The match-to-date conversion of 18% sounds low, but it’s roughly in line with industry benchmarks. The bigger driver of actual dates is response rate, and the biggest driver of response rate is opening message quality. A direct, specific opener referencing something in their profile consistently outperformed generic openers by 3–4×.
Tinder by city: does it work everywhere?
Tinder’s effectiveness scales with population density. In our testing, Bangkok and London delivered excellent results — large pools, fast matching, high activity. New York was so saturated that standing out required real profile investment. Smaller cities (under 500,000 population) showed noticeably thinner pools and slower match rates, though Tinder still outperformed competitors in every market we tested.
Pros and cons
- Largest active user pool of any dating app globally
- Fastest time-to-match of any app we tested
- Works in virtually every city in the world
- Explore mode meaningfully improves match quality
- In-app video calling before meeting is genuinely useful
- AI Top Picks are legitimately good now (Gold)
- Passport feature is invaluable for travellers
- Interface is clean and fast — very little friction
- Free tier is severely limited for men — barely functional
- Swipe fatigue is a genuine problem at scale
- High ghost-match rate: many matches never send a message
- Shallow profile format vs. Hinge’s prompt system
- Can feel transactional and low-effort
- Heavy monetisation push — frequent upsell prompts
- Worse for serious relationships vs. Hinge or Match
Tinder vs. the competition
| App | Score | Pool size | Match speed | Relationship intent | Free tier | Price |
|---|---|---|---|---|---|---|
| Tinder 🔥 | 9.1 | Massive | Very fast | Casual → mid | ✓ Limited | $14.99 |
| Hinge | 9.0 | Large | Moderate | Mid → serious | ✓ Good | $19.99 |
| Bumble | 8.7 | Large | Moderate | Casual → mid | ✓ Good | $16.99 |
| Match.com | 8.3 | Medium | Slow | Serious | ✗ Poor | $35.99 |
| OkCupid | 7.8 | Medium | Slow | Mixed | ✓ Strong | $9.99 |
The bottom line on comparisons: if you want a relationship, pair Tinder with Hinge or just use Hinge. If you want volume and speed, nothing beats Tinder. If you’re a woman and safety and respect are the priority, Bumble’s dynamic is worth experiencing. Most serious daters use two apps simultaneously — Tinder for reach, one quality-focused app for depth.
Is Tinder safe?
Tinder has invested significantly in safety features since 2022. ID verification is available in most markets — verified profiles display a blue badge. The “Are You Sure?” feature prompts users to reconsider messages flagged as potentially offensive before sending. In-app video calling means you don’t have to share your phone number or social media to video chat before meeting.

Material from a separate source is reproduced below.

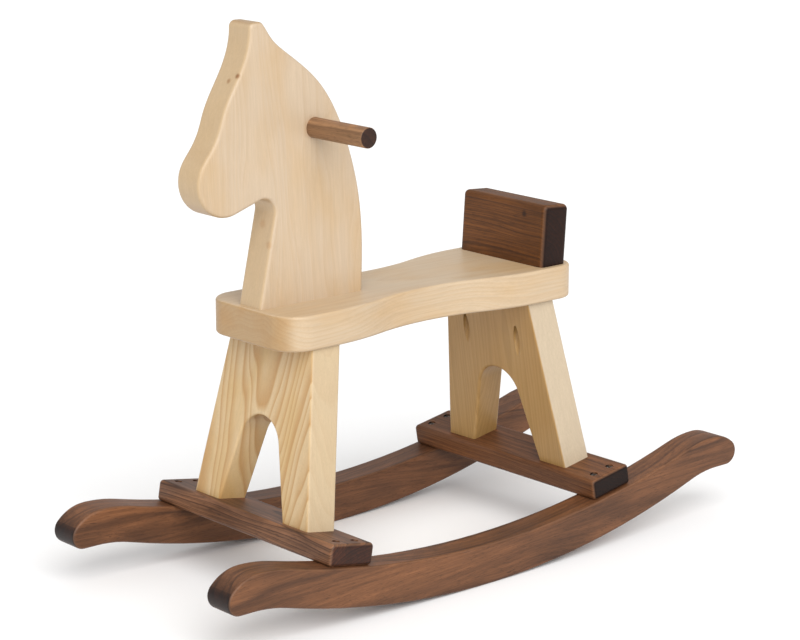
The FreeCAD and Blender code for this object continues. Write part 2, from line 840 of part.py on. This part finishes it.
boards = {
    "left_rocker": make_rocker("left_rocker", 1),
    "right_rocker": make_rocker("right_rocker", -1),
    "front_crossbar": make_crossbar("front_crossbar", 1),
    "rear_crossbar": make_crossbar("rear_crossbar", -1),
    "front_leg": make_leg("front_leg", 1),
    "rear_leg": make_leg("rear_leg", -1),
    "seat": make_seat("seat"),
    "head": make_head("head"),
    "backrest": make_backrest("backrest"),
}
for label, body in boards.items():
    tool = doc.addObject("Part::Feature", label + "_drills")
    tool.Shape = Part.makeCompound(holes[label])
    cut = doc.addObject("Part::Cut", label + "_drilled")
    cut.Base = body
    cut.Tool = tool
    body.Label = label + "_board"
    cut.Label = label
    doc.recompute()
    if cut.Shape.Volume >= body.Shape.Volume:
        raise RuntimeError(label + " was not drilled")
    nodes.append(cut)

handle = make_handle("handle")
handle.Label = "handle"
nodes.append(handle)
doc.recompute()

for item in doc.Objects:
    if {"Invalid", "Error"} & set(item.State):
        raise RuntimeError(f"{item.Label}: {item.State}")
for node in nodes:
    shape = node.Shape
    if shape.isNull() or not shape.isValid():
        raise RuntimeError(node.Label + " has a bad shape")
    shape.exportStep(f"parts/{node.Label}.step")
    box = shape.BoundBox
    print(f"{node.Label:22s} solids {len(shape.Solids)}  x {box.XMin:8.2f} {box.XMax:8.2f}"
          f"  y {box.YMin:8.2f} {box.YMax:8.2f}  z {box.ZMin:8.2f} {box.ZMax:8.2f}")
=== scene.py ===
import math

import bpy
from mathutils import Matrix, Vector

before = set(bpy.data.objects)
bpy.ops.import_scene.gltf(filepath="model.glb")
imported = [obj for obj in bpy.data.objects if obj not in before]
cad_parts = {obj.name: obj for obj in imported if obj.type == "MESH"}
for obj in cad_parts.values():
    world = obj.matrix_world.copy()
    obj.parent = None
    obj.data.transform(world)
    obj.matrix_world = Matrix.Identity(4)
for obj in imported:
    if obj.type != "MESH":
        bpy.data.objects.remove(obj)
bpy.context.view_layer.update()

print("frame loaded:", len(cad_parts), "nodes")


# Small helpers

def hexColor(text):
    parts = [int(text[i:i + 2], 16) / 255 for i in (1, 3, 5)]
    return [c / 12.92 if c <= 0.04045 else ((c + 0.055) / 1.055) ** 2.4 for c in parts] + [1.0]


def addNode(tree, kind, settings=None, inputs=None):
    node = tree.nodes.new(kind)
    for name, value in (settings or {}).items():
        setattr(node, name, value)
    for name, value in (inputs or {}).items():
        if isinstance(value, bpy.types.NodeSocket):
            tree.links.new(value, node.inputs[name])
        else:
            node.inputs[name].default_value = value
    return node


def newMaterial(name):
    material = bpy.data.materials.new(name)
    material.use_nodes = True
    material.node_tree.nodes.clear()
    return material


def setRamp(node, stops):
    ramp = node.color_ramp
    while len(ramp.elements) > 1:
        ramp.elements.remove(ramp.elements[-1])
    ramp.elements[0].position = stops[0][0]
    ramp.elements[0].color = (stops[0][1],) * 3 + (1.0,)
    for position, level in stops[1:]:
        ramp.elements.new(position).color = (level,) * 3 + (1.0,)
    return node.outputs["Color"]


# Noise stretched along the grain: how often it repeats in a millimetre, on each axis.
def perMillimetre(width, length):
    return (1 / width, 1 / width, 1 / length)


# Wood. Every board is cut from a solid pattern of rings round a pith line, so its
# faces, edges and ends agree. Widths and lengths of the pattern are in millimetres.
# The pith, the spots and sideFrom are places on the horse, in metres.

pineLook = {
    "name": "pineWaterClearSatin",  # softwood under thin satin varnish: even, creamy, a faint gloss
    "early": "#C0AB91",  # wide pale part of a ring
    "late": "#B08F66",  # narrow golden part of a ring
    "warm": "#BEA07B",  # slow drift of colour over a board
    "end": "#E3D3B7",  # what the ends of the fibres are multiplied by
    "endStrength": 0.9,
    "endFrom": 0.5,  # how squarely a face has to cut the grain before it darkens
    "sideAxis": (0, 1, 0),
    "ring": 4.6,  # from one ring to the next
    "ringStops": ((0.0, 0.0), (0.35, 0.10), (0.70, 0.55), (0.90, 1.0), (1.0, 0.0)),
    "ringStrength": 0.4,
    "wander": 9.0,  # how far the rings stray from round
    "streak": 2.6,
    "streakLength": 150.0,
    "streakDepth": 0.04,
    "fiber": 0.5,
    "fiberLength": 30.0,
    "fiberDepth": 0.06,
    "poreDepth": 0.0,  # softwood has no open pores
    "rough": 0.42,
    "gloss": 0.4,
    "coat": 0.10,
    "coatRough": 0.3,
    "spots": (),  # place, radius, strength and colour of each spot: knots and stains, painted shade and painted highlights
}
walnutLook = {
    "name": "walnutOiledMatte",  # hardwood rubbed with oil: deep streaks, open pores, a low sheen
    "early": "#774D30",
    "late": "#2C1B13",
    "warm": "#5F3D26",
    "end": "#604B40",
    "endStrength": 1.0,
    "endFrom": 0.5,
    "sideAxis": (0, 1, 0),
    "worn": "#86634C",  # rounded edges painted paler: a painted highlight
    "wornStrength": 0.22,
    "pore": "#26170F",
    "ring": 13.0,
    "ringStops": (
        (0.0, 0.05), (0.30, 0.20), (0.55, 0.65), (0.72, 0.25), (0.90, 1.0), (0.97, 0.1),
        (1.0, 0.05)),
    "ringStrength": 0.62,
    "wander": 10.0,
    "streak": 3.2,
    "streakLength": 130.0,
    "streakDepth": 0.3,
    "fiber": 0.7,
    "fiberLength": 26.0,
    "fiberDepth": 0.18,
    "poreDepth": 0.55,
    "rough": 0.5,
    "gloss": 0.3,
    "coat": 0.04,
    "coatRough": 0.4,
    "spots": (),
}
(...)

Standard precautions still apply: meet in public for first dates, let someone know where you’re going, and trust your instincts. Tinder’s photo verification and reporting tools are solid, but no app can fully substitute for good personal judgment.
Frequently asked questions
Our final verdict
Tinder in 2026 is a mature, genuinely useful product that has evolved well past its “hot or not” origins. The core swipe mechanic still works — efficiently — because the user pool is simply unmatched. AI improvements to Top Picks, the Explore interest mode, and in-app video calling have meaningfully elevated the experience above where it was two years ago.
The criticisms are real: the free tier is nearly unusable for men, the profile format encourages shallow first impressions, and ghost matches are a persistent frustration. But these are the costs of operating at global scale with a low-friction entry model.
If your goal is maximum dates per hour invested and you’re in a city with decent population density, Tinder Gold is still the most efficient tool available. If you want depth, meaningful conversation starters, and a user base more oriented toward relationships, pair it with Hinge — or switch entirely. The two aren’t mutually exclusive.